Rapid Electron Transfer at the Organo–OrganicInterface: Black Carbon-Mediated Electron Shuttling Enhances ROS Generation during Solid Organic Matter Oxidation

Black carbon (BC) is produced by incomplete biomass combustion and serves as a key electron shuttle in subsurface environments, where it coexists with reduced solid organic matter (SOM_red). However, the role of BC’s abundant redox moieties in mediating electron transfer from SOM_red to O₂ during redox fluctuations remains unexplored. In this study, four BC types were prepared from distinct biomass precursors (pine wood and zein) at different pyrolysis temperatures (500°C and 800°C). BC enhanced hydroxyl radical (•OH) production by 1.2–1.8 fold compared with SOM_red alone.
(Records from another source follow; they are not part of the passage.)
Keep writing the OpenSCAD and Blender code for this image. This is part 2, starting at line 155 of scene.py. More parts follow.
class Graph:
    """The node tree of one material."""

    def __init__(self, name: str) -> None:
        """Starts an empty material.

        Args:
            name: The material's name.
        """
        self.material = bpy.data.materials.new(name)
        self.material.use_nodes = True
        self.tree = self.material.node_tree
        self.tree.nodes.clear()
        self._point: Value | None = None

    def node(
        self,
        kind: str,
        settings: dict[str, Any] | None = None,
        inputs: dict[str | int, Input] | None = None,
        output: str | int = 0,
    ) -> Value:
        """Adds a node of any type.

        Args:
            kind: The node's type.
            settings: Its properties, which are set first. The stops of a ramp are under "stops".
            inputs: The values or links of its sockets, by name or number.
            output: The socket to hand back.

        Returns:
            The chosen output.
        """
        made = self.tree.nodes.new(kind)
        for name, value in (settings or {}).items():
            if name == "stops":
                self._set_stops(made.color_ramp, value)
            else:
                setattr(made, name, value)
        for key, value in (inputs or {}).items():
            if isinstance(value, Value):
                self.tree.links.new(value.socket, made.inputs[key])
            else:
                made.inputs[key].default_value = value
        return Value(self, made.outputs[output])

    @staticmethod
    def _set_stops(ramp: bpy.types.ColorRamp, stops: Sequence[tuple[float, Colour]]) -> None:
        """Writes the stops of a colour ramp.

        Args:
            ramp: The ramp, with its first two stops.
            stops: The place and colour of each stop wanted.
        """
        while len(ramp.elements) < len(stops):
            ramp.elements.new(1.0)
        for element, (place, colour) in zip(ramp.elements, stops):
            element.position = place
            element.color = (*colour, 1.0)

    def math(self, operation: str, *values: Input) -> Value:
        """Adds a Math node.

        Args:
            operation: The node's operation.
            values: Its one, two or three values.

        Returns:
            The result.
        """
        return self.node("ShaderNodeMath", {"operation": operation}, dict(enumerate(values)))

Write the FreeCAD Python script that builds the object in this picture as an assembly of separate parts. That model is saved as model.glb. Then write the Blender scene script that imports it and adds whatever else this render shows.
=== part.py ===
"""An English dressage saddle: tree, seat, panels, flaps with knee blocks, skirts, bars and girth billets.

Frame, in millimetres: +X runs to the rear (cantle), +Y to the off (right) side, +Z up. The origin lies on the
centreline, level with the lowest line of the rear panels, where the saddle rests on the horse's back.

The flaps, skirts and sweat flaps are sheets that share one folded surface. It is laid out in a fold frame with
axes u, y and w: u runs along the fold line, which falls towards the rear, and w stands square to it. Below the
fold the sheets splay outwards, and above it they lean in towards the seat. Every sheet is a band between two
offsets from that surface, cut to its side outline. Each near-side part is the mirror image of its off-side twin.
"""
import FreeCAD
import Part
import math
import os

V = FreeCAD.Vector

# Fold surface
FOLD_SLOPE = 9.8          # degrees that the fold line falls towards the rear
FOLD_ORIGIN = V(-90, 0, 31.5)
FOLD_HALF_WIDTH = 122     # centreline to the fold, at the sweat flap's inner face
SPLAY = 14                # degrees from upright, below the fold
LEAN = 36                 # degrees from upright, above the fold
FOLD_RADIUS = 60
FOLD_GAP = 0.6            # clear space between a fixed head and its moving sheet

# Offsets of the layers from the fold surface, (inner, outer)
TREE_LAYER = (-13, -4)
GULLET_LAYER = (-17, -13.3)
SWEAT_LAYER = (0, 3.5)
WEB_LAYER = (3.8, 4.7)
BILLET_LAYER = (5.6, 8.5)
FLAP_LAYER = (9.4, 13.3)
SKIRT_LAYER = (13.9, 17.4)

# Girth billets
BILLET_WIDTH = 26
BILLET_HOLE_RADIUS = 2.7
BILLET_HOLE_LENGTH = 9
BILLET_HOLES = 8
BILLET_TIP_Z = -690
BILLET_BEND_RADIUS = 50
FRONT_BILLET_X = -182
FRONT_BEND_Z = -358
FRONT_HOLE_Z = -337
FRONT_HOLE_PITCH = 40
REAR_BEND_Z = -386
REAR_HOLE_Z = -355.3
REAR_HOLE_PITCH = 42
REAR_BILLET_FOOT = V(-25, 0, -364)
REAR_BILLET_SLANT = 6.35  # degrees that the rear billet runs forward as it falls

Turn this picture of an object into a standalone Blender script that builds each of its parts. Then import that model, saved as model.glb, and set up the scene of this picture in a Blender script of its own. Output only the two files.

Notably, a two-electron transfer pathway dominated •OH formation in both systems. BC amplified •OH production mainly by promoting electron release from the solid phase of SOM_red. Characterization and model experiments revealed that graphite crystallites accelerated electron transfer, while quaternary N groups increased electron release from SOM_red, as demonstrated by electrochemical analysis and DFT calculation. This •OH-enhancement process further facilitated As(III) removal. These findings highlight BC’s significant potential to mediate solid-phase electron transfer in SOM-rich environments.